The world we live in today is impossible without vulcanized rubber.

And yet the man who invented it would never benefit from it.

Patent law in the 1840s was notoriously weak. Manufacturers stole Goodyear’s process freely, ignoring his patents and daring him to challenge them in court. Lawsuits dragged on for years, appeals exhausted his finances, and fees drained everything he owned.

Most of the companies that profited from vulcanized rubber did so without ever paying him.

He continued fighting, continued traveling, continued pleading his case to judges and patent boards — all while living in poverty. He grew sicker from chemical exposure and stress. He remained buried in debt. And on July 1, 1860, Charles Goodyear died at age 59, owing roughly $200,000 — a staggering sum at the time.

His family was so poor that friends had to provide appropriate clothing for his burial.

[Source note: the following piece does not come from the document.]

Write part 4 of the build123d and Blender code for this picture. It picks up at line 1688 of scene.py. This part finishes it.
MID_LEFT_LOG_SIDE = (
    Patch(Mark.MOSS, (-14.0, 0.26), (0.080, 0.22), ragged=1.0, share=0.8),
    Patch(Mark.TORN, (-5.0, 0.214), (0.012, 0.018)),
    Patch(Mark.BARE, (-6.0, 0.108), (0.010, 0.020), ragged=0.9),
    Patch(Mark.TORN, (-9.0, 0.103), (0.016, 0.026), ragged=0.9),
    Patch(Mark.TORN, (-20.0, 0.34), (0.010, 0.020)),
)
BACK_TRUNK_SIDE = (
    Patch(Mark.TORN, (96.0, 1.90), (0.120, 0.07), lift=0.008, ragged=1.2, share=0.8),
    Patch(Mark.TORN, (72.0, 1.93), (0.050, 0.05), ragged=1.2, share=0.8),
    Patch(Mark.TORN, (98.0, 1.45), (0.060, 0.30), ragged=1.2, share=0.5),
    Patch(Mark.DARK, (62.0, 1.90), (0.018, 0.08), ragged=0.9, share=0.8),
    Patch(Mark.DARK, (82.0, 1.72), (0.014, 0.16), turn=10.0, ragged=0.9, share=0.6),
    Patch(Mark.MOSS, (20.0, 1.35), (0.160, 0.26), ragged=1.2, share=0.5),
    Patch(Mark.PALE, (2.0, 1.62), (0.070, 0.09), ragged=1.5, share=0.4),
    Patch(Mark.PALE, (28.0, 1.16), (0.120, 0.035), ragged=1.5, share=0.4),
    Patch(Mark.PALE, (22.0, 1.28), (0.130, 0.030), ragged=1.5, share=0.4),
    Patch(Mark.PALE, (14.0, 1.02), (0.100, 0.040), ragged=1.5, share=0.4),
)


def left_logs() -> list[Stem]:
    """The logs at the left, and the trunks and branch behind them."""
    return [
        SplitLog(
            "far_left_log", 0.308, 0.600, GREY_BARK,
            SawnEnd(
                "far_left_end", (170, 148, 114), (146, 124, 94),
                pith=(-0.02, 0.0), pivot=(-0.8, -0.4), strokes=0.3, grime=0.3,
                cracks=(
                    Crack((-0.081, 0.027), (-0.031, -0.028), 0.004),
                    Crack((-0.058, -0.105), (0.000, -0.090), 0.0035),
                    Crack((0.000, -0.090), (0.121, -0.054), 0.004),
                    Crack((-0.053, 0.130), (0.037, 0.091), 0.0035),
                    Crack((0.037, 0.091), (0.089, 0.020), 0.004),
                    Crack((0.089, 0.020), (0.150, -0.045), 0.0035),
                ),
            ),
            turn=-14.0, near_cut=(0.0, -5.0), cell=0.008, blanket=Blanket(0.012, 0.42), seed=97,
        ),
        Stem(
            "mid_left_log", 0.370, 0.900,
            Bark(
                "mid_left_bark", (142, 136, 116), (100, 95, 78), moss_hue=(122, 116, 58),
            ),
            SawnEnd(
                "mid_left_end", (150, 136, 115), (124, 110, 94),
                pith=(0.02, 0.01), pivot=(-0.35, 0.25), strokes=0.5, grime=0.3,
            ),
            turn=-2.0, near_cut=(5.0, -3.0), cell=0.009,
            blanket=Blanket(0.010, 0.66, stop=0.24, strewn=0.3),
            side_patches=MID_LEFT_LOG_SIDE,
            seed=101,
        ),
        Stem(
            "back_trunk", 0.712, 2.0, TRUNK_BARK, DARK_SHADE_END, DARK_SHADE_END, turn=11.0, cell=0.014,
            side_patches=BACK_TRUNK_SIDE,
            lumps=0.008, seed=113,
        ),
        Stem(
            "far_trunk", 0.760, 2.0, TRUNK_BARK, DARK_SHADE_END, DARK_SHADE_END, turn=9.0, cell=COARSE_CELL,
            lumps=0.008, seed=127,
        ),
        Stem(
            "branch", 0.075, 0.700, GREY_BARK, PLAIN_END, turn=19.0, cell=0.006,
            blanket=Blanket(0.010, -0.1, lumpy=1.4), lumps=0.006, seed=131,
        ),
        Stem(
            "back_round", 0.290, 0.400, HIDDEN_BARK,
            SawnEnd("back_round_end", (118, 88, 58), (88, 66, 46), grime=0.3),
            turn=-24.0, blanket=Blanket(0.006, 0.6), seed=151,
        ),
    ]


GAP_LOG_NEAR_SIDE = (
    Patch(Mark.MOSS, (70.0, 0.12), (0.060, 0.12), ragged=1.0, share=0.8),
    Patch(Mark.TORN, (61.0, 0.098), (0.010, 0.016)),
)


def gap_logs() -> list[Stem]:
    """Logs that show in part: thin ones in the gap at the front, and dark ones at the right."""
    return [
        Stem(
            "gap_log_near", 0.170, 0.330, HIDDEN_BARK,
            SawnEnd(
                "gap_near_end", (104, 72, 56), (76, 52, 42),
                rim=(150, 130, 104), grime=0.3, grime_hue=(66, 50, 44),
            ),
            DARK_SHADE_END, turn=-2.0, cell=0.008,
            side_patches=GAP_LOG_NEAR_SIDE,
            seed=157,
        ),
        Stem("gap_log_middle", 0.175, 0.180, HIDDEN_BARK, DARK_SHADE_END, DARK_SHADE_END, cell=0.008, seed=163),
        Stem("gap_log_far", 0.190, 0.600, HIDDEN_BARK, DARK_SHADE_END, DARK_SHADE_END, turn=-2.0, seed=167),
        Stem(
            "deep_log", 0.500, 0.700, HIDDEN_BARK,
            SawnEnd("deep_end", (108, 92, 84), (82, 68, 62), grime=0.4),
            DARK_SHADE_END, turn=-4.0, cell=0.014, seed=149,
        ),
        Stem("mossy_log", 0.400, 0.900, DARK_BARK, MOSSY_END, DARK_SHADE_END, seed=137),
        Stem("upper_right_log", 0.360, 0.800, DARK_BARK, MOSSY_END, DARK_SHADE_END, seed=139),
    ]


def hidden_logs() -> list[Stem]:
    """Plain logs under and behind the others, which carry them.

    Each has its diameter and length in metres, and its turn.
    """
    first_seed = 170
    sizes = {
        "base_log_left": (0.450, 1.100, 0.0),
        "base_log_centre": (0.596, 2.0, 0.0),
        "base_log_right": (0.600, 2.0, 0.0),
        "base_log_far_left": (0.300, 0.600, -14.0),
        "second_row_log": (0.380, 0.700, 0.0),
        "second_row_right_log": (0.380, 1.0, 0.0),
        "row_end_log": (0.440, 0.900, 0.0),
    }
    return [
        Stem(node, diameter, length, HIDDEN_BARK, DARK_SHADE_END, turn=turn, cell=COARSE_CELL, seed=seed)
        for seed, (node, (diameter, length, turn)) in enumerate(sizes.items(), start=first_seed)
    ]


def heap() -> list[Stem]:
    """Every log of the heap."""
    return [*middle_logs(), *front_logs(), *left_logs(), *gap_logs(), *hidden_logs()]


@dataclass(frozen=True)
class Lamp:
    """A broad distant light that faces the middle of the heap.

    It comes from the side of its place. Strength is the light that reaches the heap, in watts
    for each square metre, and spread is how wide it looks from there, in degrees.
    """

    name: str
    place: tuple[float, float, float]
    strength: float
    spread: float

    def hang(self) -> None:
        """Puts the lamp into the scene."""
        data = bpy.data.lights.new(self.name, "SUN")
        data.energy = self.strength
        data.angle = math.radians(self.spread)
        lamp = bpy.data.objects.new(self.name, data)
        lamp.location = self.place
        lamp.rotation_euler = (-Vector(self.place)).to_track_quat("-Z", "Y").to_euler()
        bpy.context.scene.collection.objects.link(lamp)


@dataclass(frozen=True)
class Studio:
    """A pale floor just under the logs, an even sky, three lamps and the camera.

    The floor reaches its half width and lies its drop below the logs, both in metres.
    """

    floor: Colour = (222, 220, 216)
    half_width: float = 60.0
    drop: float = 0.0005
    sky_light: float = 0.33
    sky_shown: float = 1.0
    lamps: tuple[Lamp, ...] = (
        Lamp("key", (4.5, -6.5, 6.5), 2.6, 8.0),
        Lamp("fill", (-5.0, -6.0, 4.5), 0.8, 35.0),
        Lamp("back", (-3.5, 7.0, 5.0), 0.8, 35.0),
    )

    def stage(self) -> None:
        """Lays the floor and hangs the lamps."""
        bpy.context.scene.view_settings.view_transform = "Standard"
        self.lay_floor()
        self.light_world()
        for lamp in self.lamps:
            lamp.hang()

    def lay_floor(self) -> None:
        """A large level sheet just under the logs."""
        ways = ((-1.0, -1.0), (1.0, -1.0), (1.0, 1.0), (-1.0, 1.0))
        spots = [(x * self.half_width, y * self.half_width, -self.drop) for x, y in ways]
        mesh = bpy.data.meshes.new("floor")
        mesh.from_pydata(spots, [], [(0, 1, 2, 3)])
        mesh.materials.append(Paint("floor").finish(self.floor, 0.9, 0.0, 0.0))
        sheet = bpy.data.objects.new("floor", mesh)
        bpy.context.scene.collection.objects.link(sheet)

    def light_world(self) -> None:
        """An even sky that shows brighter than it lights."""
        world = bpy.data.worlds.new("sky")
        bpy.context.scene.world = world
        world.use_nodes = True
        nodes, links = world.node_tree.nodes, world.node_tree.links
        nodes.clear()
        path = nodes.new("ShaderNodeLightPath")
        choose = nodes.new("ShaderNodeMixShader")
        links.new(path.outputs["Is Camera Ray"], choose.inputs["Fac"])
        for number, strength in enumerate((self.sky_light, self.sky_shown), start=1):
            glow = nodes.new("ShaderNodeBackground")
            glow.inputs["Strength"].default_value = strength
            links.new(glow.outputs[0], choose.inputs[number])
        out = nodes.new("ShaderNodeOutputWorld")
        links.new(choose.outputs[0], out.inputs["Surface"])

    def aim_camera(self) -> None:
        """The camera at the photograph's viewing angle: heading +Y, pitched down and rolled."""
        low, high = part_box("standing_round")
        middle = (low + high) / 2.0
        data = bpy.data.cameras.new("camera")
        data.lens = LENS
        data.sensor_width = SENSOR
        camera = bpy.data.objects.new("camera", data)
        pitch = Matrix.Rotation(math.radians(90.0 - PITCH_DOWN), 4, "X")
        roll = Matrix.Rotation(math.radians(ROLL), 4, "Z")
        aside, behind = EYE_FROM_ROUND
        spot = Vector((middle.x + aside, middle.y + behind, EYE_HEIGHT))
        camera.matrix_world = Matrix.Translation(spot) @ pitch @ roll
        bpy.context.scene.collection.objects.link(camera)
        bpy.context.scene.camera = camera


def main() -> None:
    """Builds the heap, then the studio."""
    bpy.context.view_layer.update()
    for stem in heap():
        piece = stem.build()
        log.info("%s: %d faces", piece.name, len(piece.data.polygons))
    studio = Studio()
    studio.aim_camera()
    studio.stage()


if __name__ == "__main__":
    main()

No major newspaper celebrated him. No industry honored him. He died believing he had failed, never knowing how essential his discovery would become.

And then, 38 years later — long after his death — fate delivered its final twist.

In Akron, Ohio, a young businessman named Frank Seiberling founded a new tire company. He needed a name that symbolized innovation, grit, and American perseverance. He had never met Charles Goodyear. He had no connection to the Goodyear family. But he admired the man’s relentless determination — a man who sacrificed everything for a discovery that changed the world.

He called the company The Goodyear Tire & Rubber Company.

It was merely a tribute. A nod of respect. His family received nothing from it. But that tribute achieved something Charles Goodyear never saw in life: it made him immortal.

Today, the Goodyear name circles the planet on billions of tires. It floats above stadiums on blimps. It is stamped on race cars, aircraft tires, industrial machinery, and everyday vehicles around the world.

Charles Goodyear never saw a car. Never saw a bicycle tire. Never saw the industries built on his discovery. Never knew that his idea would help create the modern world.

He died believing he had failed — all while carrying in his mind the single idea that would prove he hadn’t.

A twist of fate that arrived too late for the man who needed it most…
but just in time for history to remember him.